The getorg.orgmap.map_orgs function takes in two to four parameters:
* github_obj: a Github API object, which we created when we logged in in the previous cell
* org_list_or_object: A list of strings containing the names of organizations to map, a string containing a single organization, or a Github organization object
* debug: A debug level (optional). 
  * 0 is silent, no output
  * 1 (default) prints the name of the org queried and one character per contributor queried: . for success, E for error
  * 2 (what we are calling here) prints everything in level 1, as well as the name of the repository queried
  * 3 prints everything in level 2, as well as the location of each contributor or the error raised
* exclude_usernames (optional): A list of strings containing usernames to exclude from the map and location dictionary
  
### Returned values

The map_orgs function returns three objects:
* org_map: an ipyleaflet Map object that will display inline in a Jupyter notebook (type: ipyleaflet.leaflet.Map)
* org_locations: a dictionary with the key value pairs { Github username URL : geopy Location object }
  * Note: geopy Location objects have many features. You can find the latitude and longitude in loc.latitude / loc.longitude, for example.
* org_metadata: a dictionary with four key value pairs:
  * user_loc_count: the number of unique usernames in the map and location dictionary
  * error_count: the number of times an error was thrown when querying a contributor's location
  * no_loc_count: the number of users who have no location set in their Github profile
  * duplicate_count: the number of times a username was found in multiple repositories 

### Using %time magic

Then in calling the function, we are using the **%time** command in Jupyter notebooks, which you can put before any command to have python measure how long it takes to execute the function. We see it takes 23 minutes of 'wall time' to get all the contributor locations for each of these organizations.

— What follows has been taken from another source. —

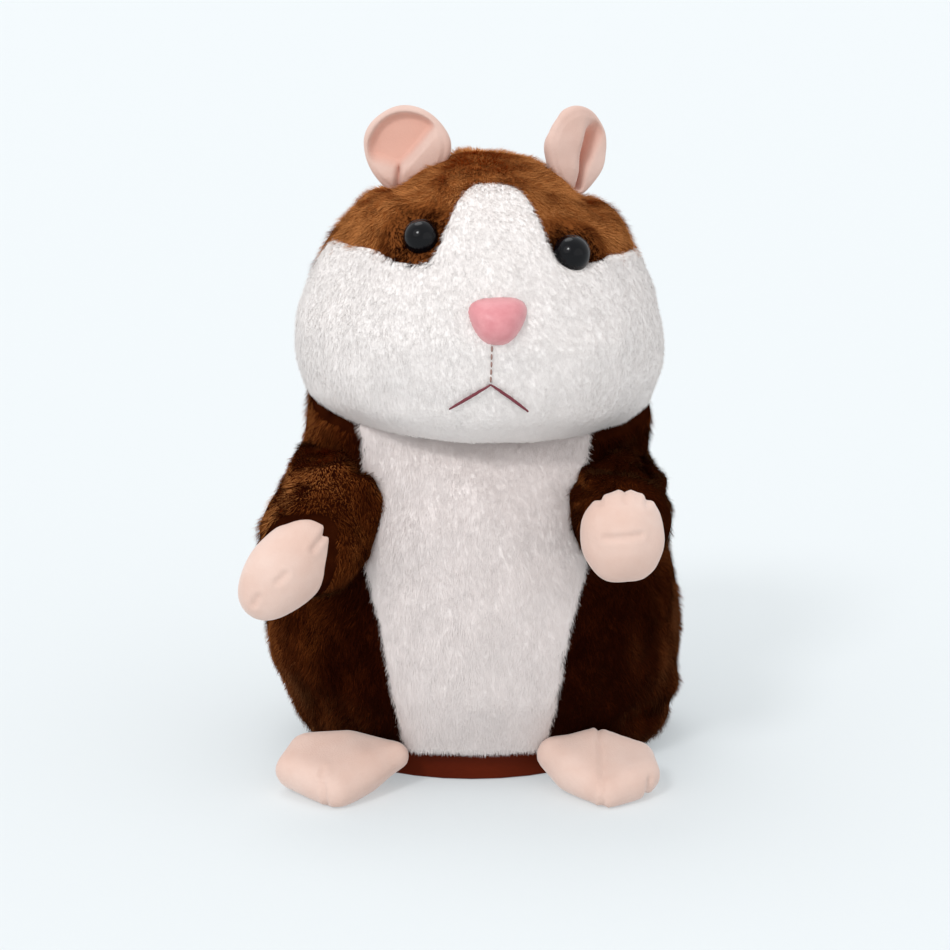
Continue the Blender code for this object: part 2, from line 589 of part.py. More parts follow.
def make_body():
    tray_room = rod("tray_room", DISC_R + 0.5 * MM, -5 * MM, TRAY_TOP + GAP, "Z", 36, (0, DISC_Y))
    front_room = block("front_room", (-24 * MM, -60 * MM, -5 * MM), (24 * MM, -8 * MM, TRAY_TOP + GAP))
    pockets = [arm_pocket(-1, "right"), arm_pocket(1, "left")]
    inner = loft("body_lining", BODY_RINGS, -SKIN)
    belly_cut = prism("belly_cut", BELLY_OUTLINE, -90 * MM, -6 * MM, GAP)
    belly_keep = prism("belly_keep", BELLY_OUTLINE, -90 * MM, -6.3 * MM)

    skin = loft("body_skin", BODY_RINGS)
    cut(skin, inner, tray_room, front_room, *pockets, stem_slot, belly_cut)
    show(skin, BROWN, smooth=True)
    belly = loft("belly_panel", BODY_RINGS)
    cut(belly, inner, tray_room, front_room, stem_slot)
    keep(belly, belly_keep)
    show(belly, WHITE, smooth=True)

    filling = loft("body_stuffing", BODY_RINGS, -SKIN - 3 * GAP)
    rooms = (
        block("box_space", (-BOX_HALF_X - 0.5 * MM, BOX_FRONT - 0.5 * MM, -5 * MM),
              (BOX_HALF_X + 0.5 * MM, BOX_BACK + 0.5 * MM, LID_TOP + 0.6 * MM)),
        block("bay_space", (-27 * MM, 4 * MM, -5 * MM), (27 * MM, 42 * MM, BAY_ROOF + 0.6 * MM)),
        block("lug_space", (-6.5 * MM, 30 * MM, -5 * MM), (6.5 * MM, 49.8 * MM, 21 * MM)),
    )
    cut(filling, tray_room, *rooms, *pockets, stem_slot)
    show(filling, (0.8, 0.8, 0.78), smooth=True)

    outside = loft("body_outside", BODY_RINGS, GAP)
    for name, side in SIDES:
        foot = ball(f"foot_{name}", (15 * MM, 16.5 * MM, 12.8 * MM),
                    (side * 30.5 * MM, -32.5 * MM, 0.6 * MM), (0, 0, -side * 0.12), segments=18, rings=12)
        floor_cut = block(f"foot_floor_{name}", (-70 * MM, -70 * MM, -30 * MM), (70 * MM, 70 * MM, 0.1 * MM))
        cut(foot, outside, tray_room, floor_cut)
        show(foot, PINK, smooth=True)
    tail = ball("tail", (6 * MM,) * 3, (0, 58.5 * MM, 22 * MM), segments=14, rings=8)
    cut(tail, outside)
    show(tail, BROWN, smooth=True)


# ---- Head with its frame and face ----
def make_head():
    frame = block("head_frame", (-LEVER_HALF, -2.5 * MM, LEVER_Z), (LEVER_HALF, 2.5 * MM, PIVOT_Z),
                  head_axis, (0, 0, PIVOT_Z))
    frame.location = (0, 0, 0)
    plate_room = rod("plate_room", 18.6 * MM, 70 * MM, 101 * MM, "Z", 24)
    post_room = block("post_room", (-2.4 * MM, -10.6 * MM, 95 * MM), (2.4 * MM, 10.6 * MM, 119 * MM))
    join(frame, rod("lever_end", 2.5 * MM, -LEVER_HALF, LEVER_HALF, "X", 18, (0, LEVER_Z)),
         rod("frame_hub", 3.6 * MM, -LEVER_HALF - 0.3 * MM, LEVER_HALF + 0.3 * MM, "X", 20, (0, PIVOT_Z)),
         rod("lever_pin", PIN_R, LEVER_HALF - MM, 3.4 * MM, "X", 12, (0, LEVER_Z)),
         block("frame_stem", (-LEVER_HALF, -4 * MM, PIVOT_Z), (LEVER_HALF, 4 * MM, 99 * MM)),
         rod("frame_plate", 17.6 * MM, 98 * MM, 100.2 * MM, "Z", 24),
         block("frame_post", (-LEVER_HALF, -10 * MM, 99.5 * MM), (LEVER_HALF, 10 * MM, 118 * MM)))
    cut(frame, rod("hub_bore", PIN_R + GAP, -6 * MM, 6 * MM, "X", 16, (0, PIVOT_Z)))
    show(frame, (0.75, 0.75, 0.72), 0.5)

    lining = loft("head_lining", HEAD_RINGS, -SKIN, head_pose)
    face_cut = prism("face_cut", FACE_OUTLINE, -90 * MM, 3 * MM, GAP, head_pose)
    face_keep = prism("face_keep", FACE_OUTLINE, -90 * MM, 2.7 * MM, 0, head_pose)
    skin = loft("head_skin", HEAD_RINGS, 0, head_pose)
    cut(skin, lining, neck_hollow, plate_room, face_cut)
    panel = loft("face_panel", HEAD_RINGS, 0, head_pose)
    cut(panel, lining, neck_hollow, plate_room)
    keep(panel, face_keep)
    filling = loft("head_stuffing", HEAD_RINGS, -SKIN - 3 * GAP, head_pose)
    cut(filling, neck_hollow, plate_room, post_room)

    for name, side in SIDES:
        x, z = side * EYE_X, EYE_Z[name]
        y = front_of(HEAD_RINGS, x, z)
        across = (front_of(HEAD_RINGS, x + MM, z) - front_of(HEAD_RINGS, x - MM, z)) / (2 * MM)
        up = (front_of(HEAD_RINGS, x, z + MM) - front_of(HEAD_RINGS, x, z - MM)) / (2 * MM)
        outward = Vector((across, -1, up)).normalized()
        turn = outward.to_track_quat("Z", "Y").to_euler()
        spot = Vector((x, y, z))
        angles = [math.radians(18 * step) for step in range(6)]
        dome = [(EYE_R * math.sin(angle), 0.5 * MM + 3.6 * MM * math.cos(angle)) for angle in angles]
        stem = [(EYE_R * 0.9, 0), (1.2 * MM, 0), (1.2 * MM, -7 * MM), (0, -7 * MM)]
        eye = turned(f"eye_{name}", dome + stem, 16, spot + outward * 0.4 * MM, turn, head_pose)
        show(eye, BLACK, 0.05, smooth=True)
        hole = ((0, 6 * MM), (1.6 * MM, 6 * MM), (1.6 * MM, -4 * MM), (0, -4 * MM))
        stem_hole = turned(f"eye_hole_{name}", hole, 12, spot, turn, head_pose)
        cut(skin, stem_hole)
        cut(panel, stem_hole)
        room = ((0, 0), (5.6 * MM, 0), (5.6 * MM, -8 * MM), (0, -8 * MM))
        cut(filling, turned(f"washer_room_{name}", room, 16, spot, turn, head_pose))
        disc = ((4.6 * MM, -4 * MM), (4.6 * MM, -5.2 * MM), (1.5 * MM, -5.2 * MM), (1.5 * MM, -4 * MM))
        washer = turned(f"eye_washer_{name}", disc, 16, spot, turn, head_pose, ring=True)
        show(washer, (0.85, 0.85, 0.85), 0.4)

        facing = (0, 0, EAR_TURN[name])
        ear_spot = Vector((side * EAR_X, 0, EAR_Z))
        dent_spot = ear_spot + Matrix.Rotation(EAR_TURN[name], 3, "Z") @ Vector((0, -3.6 * MM, MM))
        ear = ball(f"ear_{name}", (EAR_R, 3.4 * MM, EAR_R + GAP), ear_spot, facing, head_pose, 18, 10)
        dent = ball(f"ear_dent_{name}", (7.5 * MM, 2.6 * MM, 7.5 * MM), dent_spot, facing, head_pose, 16, 10)
        cut(ear, dent, loft(f"ear_seat_{name}", HEAD_RINGS, GAP, head_pose))
        show(ear, PINK, smooth=True)
    show(skin, BROWN, smooth=True)
    show(panel, WHITE, smooth=True)
    show(filling, (0.8, 0.8, 0.78), smooth=True)

    outside = loft("face_outside", HEAD_RINGS, GAP, head_pose)
    nose_outline = ((0, -6.2), (3.4, -3), (6.4, 1), (7.2, 3.6), (5.6, 5.2), (0, 5.4))
    raised = [(x, z + NOSE_Z / MM) for x, z in nose_outline]
    nose = prism("nose", raised, -45.6 * MM, -30 * MM, 0, head_pose)
    soft = nose.modifiers.new("soft_edge", "BEVEL")
    soft.width = 1.4 * MM
    soft.segments = 3
    cut(nose, outside)
    show(nose, (0.75, 0.3, 0.35), 0.4, smooth=True)

    mouth_outline = ((0.45, NOSE_Z / MM - 8), (0.45, 17.4), (9, 11), (8.4, 10.2), (0, 16.2))
    mouth = prism("mouth_stitch", mouth_outline, -80 * MM, -10 * MM, 0, head_pose)
    cut(mouth, outside)
    keep(mouth, loft("mouth_limit", HEAD_RINGS, GAP + 0.7 * MM, head_pose))
    show(mouth, (0.2, 0.03, 0.04), 0.8)


# ---- Arms, hung from the shoulder axis ----
ARM_PATHS = {
    "right": ((-38.5, -4, 75, 8.3), (-39.5, -11, 68, 11.2), (-40, -21, 61.5, 12), (-40.5, -31, 58, 9.5)),
    "left": ((38.5, -4, 75, 8.3), (40, -12, 70, 10.5), (39, -23, 66.5, 11), (37, -35, 65.5, 9.5)),
}
PAWS = {
    "right": ((-44, -42, 55.5), (12.5, 7.8, 7.6), (-0.62, -0.55, -0.45)),
    "left": ((34.5, -45, 65.3), (9.3, 7.5, 10.4), (0, -1, 0)),
}


def make_arms():
    for name, side in SIDES:
        shoulder = empty(f"shoulder_{name}", (side * SHOULDER_X, SHOULDER_Y, SHOULDER_Z))
        knots = [tuple(value * MM for value in knot) for knot in ARM_PATHS[name]]
        spot = Vector(shoulder.location)
        arm = tube(f"arm_{name}", smooth_path(knots, 9), sides=4, spot=spot, parent=shoulder)
        arm.location = (0, 0, 0)
        show(arm, BROWN, smooth=True)
        seat = tube(f"paw_seat_{name}", smooth_path(knots, 9), GAP, 4, spot, shoulder)
        seat.location = (0, 0, 0)
        centre, radii, along = PAWS[name]
        turn = Vector(along).to_track_quat("X" if name == "right" else "-Y", "Z").to_euler()
        paw = ball(f"paw_{name}", Vector(radii) * MM, Vector(centre) * MM - spot, turn, shoulder)
        cut(paw, seat)
        show(paw, PINK, smooth=True)


crank_spot, idler_spot, motor_spot = place_gears()
make_base()
make_housing()
make_gears()
make_body()
make_head()
make_arms()
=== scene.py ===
"""Looks of the nodding plush hamster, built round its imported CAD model. Metres, +Z up, face along -Y."""
import math

import bmesh
import bpy
import numpy as np
from mathutils import Euler, Matrix, Vector
from mathutils.bvhtree import BVHTree


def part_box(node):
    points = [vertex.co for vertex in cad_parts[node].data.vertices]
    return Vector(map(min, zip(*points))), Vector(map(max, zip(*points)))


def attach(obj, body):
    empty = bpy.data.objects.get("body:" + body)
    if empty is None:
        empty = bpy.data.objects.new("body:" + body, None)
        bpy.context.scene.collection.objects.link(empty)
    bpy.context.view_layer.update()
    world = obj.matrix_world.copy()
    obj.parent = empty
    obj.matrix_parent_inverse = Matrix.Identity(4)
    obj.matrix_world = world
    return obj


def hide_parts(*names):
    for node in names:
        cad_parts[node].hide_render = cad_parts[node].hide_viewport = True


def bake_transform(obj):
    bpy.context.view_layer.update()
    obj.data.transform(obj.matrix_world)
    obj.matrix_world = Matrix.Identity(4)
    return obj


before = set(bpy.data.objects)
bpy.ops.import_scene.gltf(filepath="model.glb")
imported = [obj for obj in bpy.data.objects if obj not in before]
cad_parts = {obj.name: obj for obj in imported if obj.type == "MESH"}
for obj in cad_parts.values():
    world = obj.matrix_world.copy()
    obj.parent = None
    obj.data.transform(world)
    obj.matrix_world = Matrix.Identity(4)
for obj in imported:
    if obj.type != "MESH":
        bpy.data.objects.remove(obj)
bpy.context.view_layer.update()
MM = 0.001

# Camera: straight in front, a little above
CAMERA_RISE = math.radians(12.5)
CAMERA_AWAY = 0.6
CAMERA_LENS = 92.8
CAMERA_AIM = Vector((0.7, 0, 68.5)) * MM

# The head's own frame: its base on the neck, and its slight turn and tilt
HEAD_TURN = Euler((0, math.radians(2), math.radians(4)))
HEAD_POSE = Matrix.Translation(Vector((1.5, 0, 82)) * MM) @ HEAD_TURN.to_matrix().to_4x4()

# The height at which the brown coat goes from the body's piece to the head's
COAT_SPLIT = 78 * MM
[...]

### Example: querying Jupyter and IPython organizations
We first create a list containing strings of all the organizations. You can also just send a single organization, in either a list of one or just a string.

In [3]:
orgs = ["jupyter","ipython","jupyter-attic","jupyterhub"]

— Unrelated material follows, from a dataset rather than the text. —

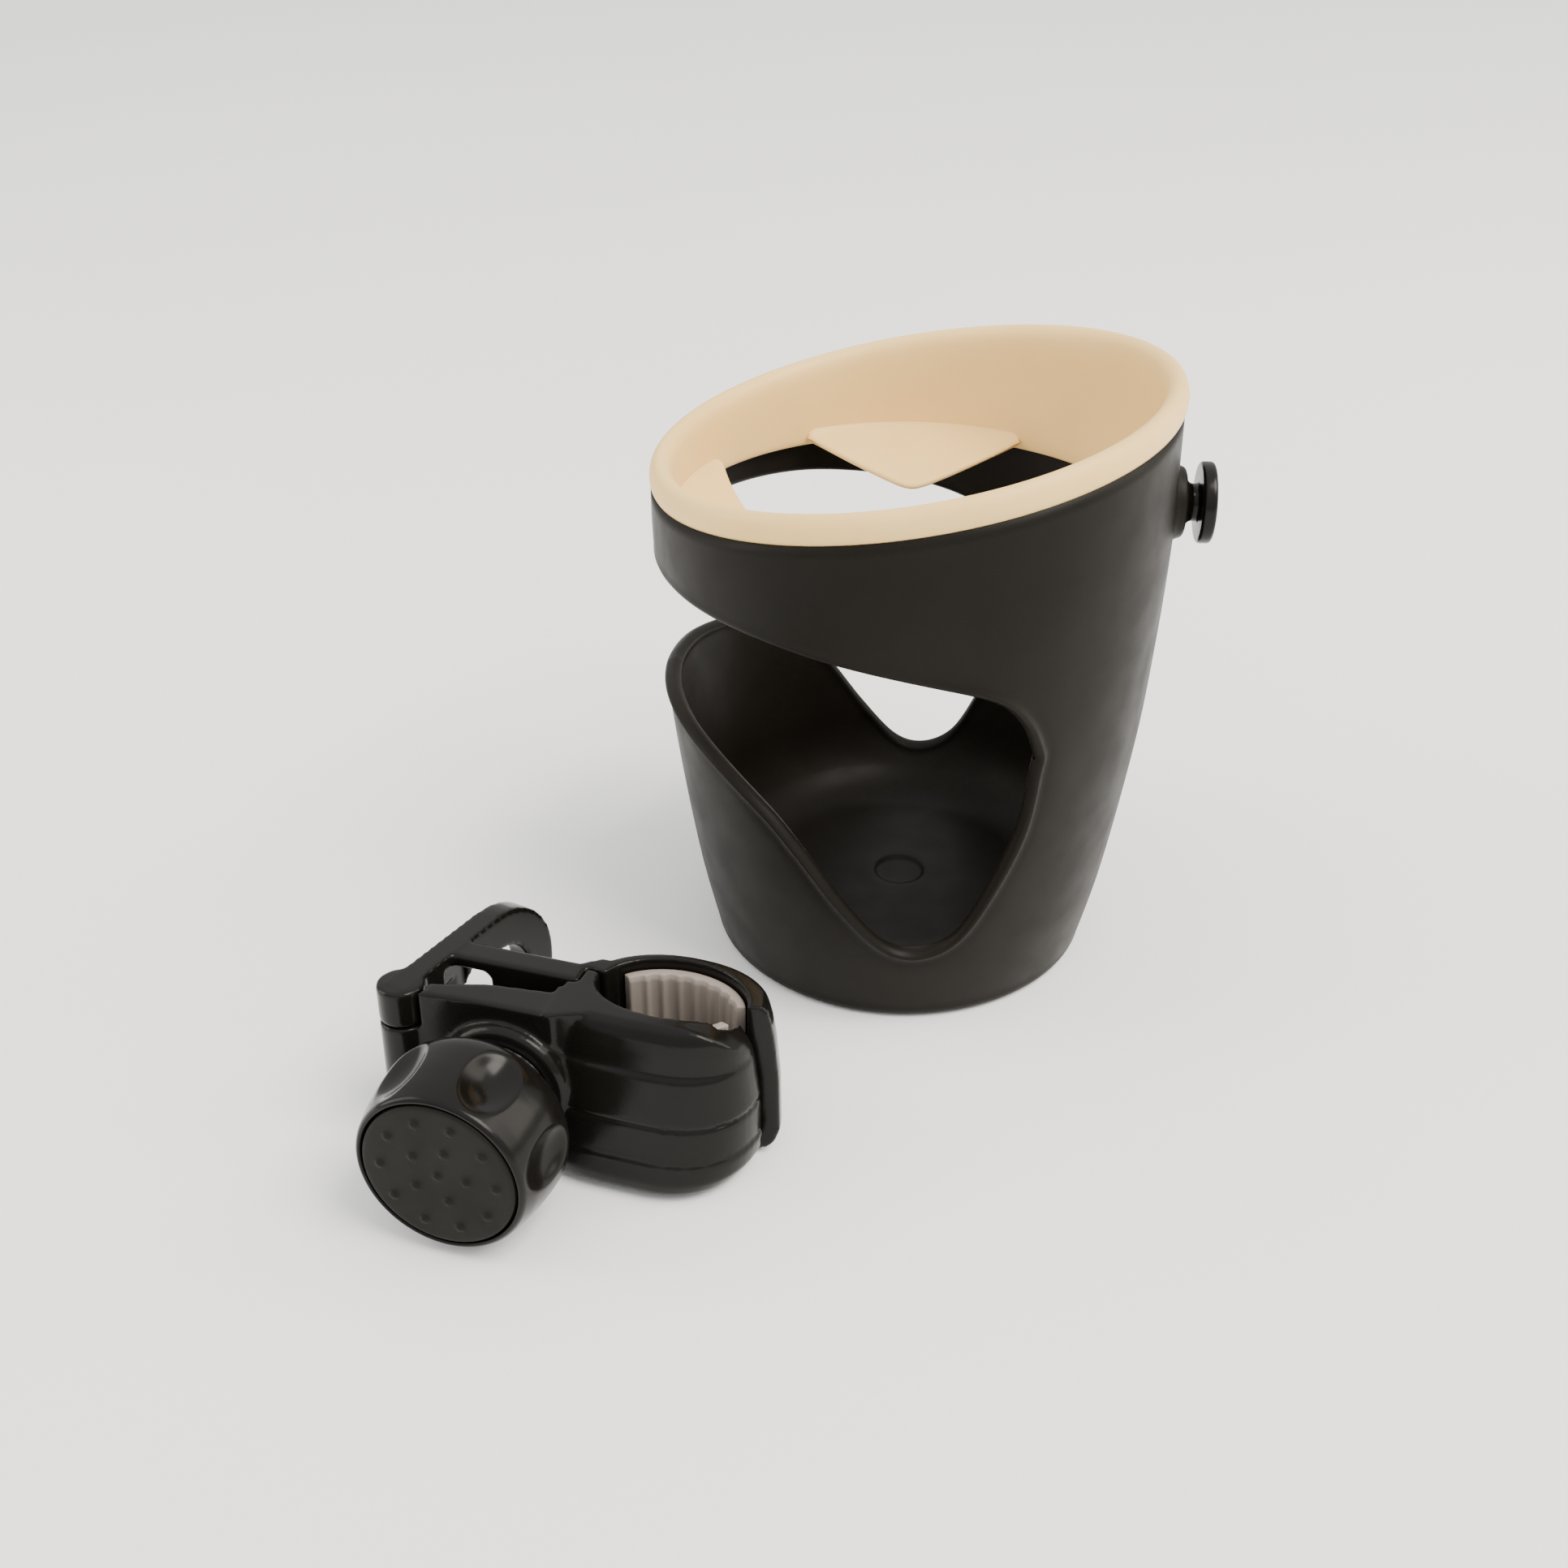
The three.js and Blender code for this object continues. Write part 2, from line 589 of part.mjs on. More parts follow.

Then we call the method, with the github object, list of organizations, and optional debug and excluded username parameters. Note: it takes 20-30 minutes of 'wall time' to get all the contributor locations for each of these organizations.

In [4]:
org_map, org_locations, org_metadata = getorg.orgmap.map_orgs(gh, orgs, debug=2)

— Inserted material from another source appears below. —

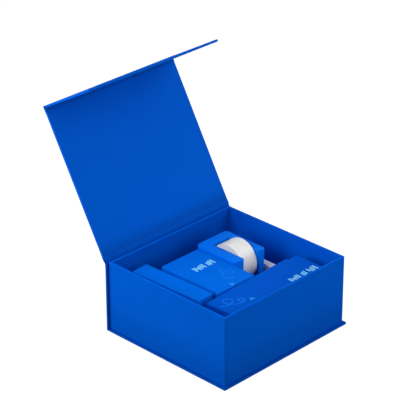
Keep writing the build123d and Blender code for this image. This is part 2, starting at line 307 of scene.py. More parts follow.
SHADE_NEAR_FOOT = ((0, 0, tray_low.z), (0, 0, 1), 45 * MM, 0.1)
# painted shade: the lid's cover and lining darker towards the fold, by 28 percent over 24 mm
SHADE_NEAR_FOLD = (lid_axis, lid_along, 24 * MM, 0.28)
MATERIALS = {
    "case": paper("case_paper", CASE_BLUE),
    "wall": paper("wall_paper", CASE_BLUE, painted_shade=SHADE_NEAR_FOOT),
    # painted shade: the case paper in a darker copy
    "deep": paper("painted_shade_case_paper", SHADED_CASE_BLUE, 0.08, 0.03),
    # painted highlight: a lighter copy of the case paper for the rounded edges
    "case_edge_highlight": paper("case_paper_edge_highlight", tuple(part * 1.03 for part in CASE_BLUE), 0.09, 0.03, 0.55),
    "lining": paper("lining_paper", CASE_BLUE, 0.04, 0.02),
    "lid_case": paper("lid_case_paper", CASE_BLUE, painted_shade=SHADE_NEAR_FOLD),
    # painted shadow: the dark paper on the base's upward faces
    "painted_foot_shadow": paper("painted_foot_shadow_paper", FOOT_SHADOW_BLUE, 0.08, 0.03),
    "lid_lining": paper("lid_lining_paper", CASE_BLUE, 0.04, 0.02, painted_shade=SHADE_NEAR_FOLD),
    "carton": carton_card("carton_card", CARTON_BLUE),
    # painted highlight: lighter carton card for the rounded edges
    "carton_edge": carton_card("carton_card_edge", tuple(part * 1.1 for part in CARTON_BLUE)),
    "long_carton": carton_card("long_carton_card", LONG_CARTON_BLUE),
    # painted highlight: lighter long-carton card for the rounded edges
    "long_carton_edge": carton_card("long_carton_card_edge", tuple(part * 1.15 for part in LONG_CARTON_BLUE)),
    "print_pale": carton_card("pale_print", PRINT_PALE),
    "print_soft": carton_card("soft_print", PRINT_SOFT),
    "print_mark": carton_card("mark_print", PRINT_MARK),
    "greyboard": greyboard("greyboard", GREYBOARD),
    "white_paper": paper("white_paper", WHITE_PAPER, 0.03, 0.02, 0.7),
    "sheets": sheet_stack("sheet_stack", WHITE_PAPER),
    "dispenser": moulded_plastic("dispenser_plastic", DISPENSER_BLUE),
    "hub": moulded_plastic("hub_plastic", HUB_WHITE, 0.01, 0.35),
    "foot": rubber("foot_rubber", FOOT_BLACK),
    "steel": metal("brushed_steel", STEEL, 0.3, True),
    "magnet": metal("magnet_plating", NICKEL, 0.2, True),
    "ballast": metal("cast_ballast", CAST_IRON, 0.6, False),
    "core": greyboard("core_card", CORE_CARD),
    "tape": tape_film("tape_film", FILM_WHITE, roll_centre, (roll_high.x - roll_low.x) / 2),
}

# ---------------------------------------------------------------- the CAD nodes that stay
CAD_MATERIALS = {
    "greyboard": [
        "base_board", "spine_board", "lid_board", "flap_board", "tray_front_board", "tray_back_board",
        "tray_left_board", "tray_right_board", "tray_floor_board",
    ],
    "lining": ["tray_floor_liner"],
    "steel": ["strike_plates", "cutter_blade"],
    "magnet": ["flap_magnets"],
    "foot": ["dispenser_foot"],
    "ballast": ["dispenser_ballast"],
    "hub": ["roll_hub"],
    "core": ["tape_core"],
}
for key, names in CAD_MATERIALS.items():
    for name in names:
        NODES[name].data.materials.clear()
        NODES[name].data.materials.append(MATERIALS[key])


# ---------------------------------------------------------------- mesh helpers
def outline(corners, radii, steps=5):
    """Points and outward normals round an anticlockwise polygon, with each corner rounded."""
    found = []
    count = len(corners)
    for i, corner in enumerate(corners):
        point = Vector(corner)
        before = (point - Vector(corners[i - 1])).normalized()
        after = (Vector(corners[(i + 1) % count]) - point).normalized()
        normal_in = Vector((before.y, -before.x))
        normal_out = Vector((after.y, -after.x))
        turn = math.atan2(before.x * after.y - before.y * after.x, before.dot(after))
        if radii[i] == 0:
            found.append((point, (normal_in + normal_out) / (1 + normal_in.dot(normal_out))))
            continue
        side = 1 if turn > 0 else -1
        start = point - before * radii[i] * math.tan(abs(turn) / 2)
        centre = start - side * normal_in * radii[i]
        for step in range(steps + 1):
            normal = Matrix.Rotation(turn * step / steps, 2) @ normal_in
            found.append((centre + side * normal * radii[i], normal))
    return found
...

Querying organization Project Jupyter

Querying repository nbviewer
............................................
Querying repository nbconvert-examples
.....
Querying repository colaboratory
.............
Querying repository jupyter.github.io
...................
Querying repository design
.........
Querying repository nbcache
..
Querying repository nbgrader
............
Querying repository tmpnb
.....................
Querying repository nature-demo
......
Querying repository jupyter-drive
.........
Querying repository tmpnb-redirector
...
Querying repository tmpnb-deploy
...
Querying repository docker-demo-images
......................
Querying repository try.jupyter.org
...
Querying repository strata-sv-2015-tutorial
..
Querying repository testpath
.
Querying repository scipy-2015-advanced-topics
.
Querying repository jupyter_core
..............
Querying repository nbformat
........................
Querying repository jupyter_client
..................................................


In [5]:
org_metadata

{'duplicate_count': 584,
 'error_count': 0,
 'no_loc_count': 654,
 'user_loc_count': 724}

## Displaying the map
In a Jupyter notebook with ipyleaflet support, we can display the map by referring to the org_map object. Note that these do not always render well if you are not running a notebook on a Jupyter server (i.e. if you are viewing this on github or nbviewer).

In [6]:
org_map
    

You can export this to embedable HTML files with the Widgets->Embed Widgets code in the Jupyter notebook menu bar.

## Writing the map to a file

In [7]:
getorg.orgmap.location_dict_to_jsvar(org_locations, "jupyter-locations.js")

'Written to jupyter-locations.js'

For the clustered standalone HTML map, this can then be imported with the HTML / Javascript file in this directory (jupyter.html).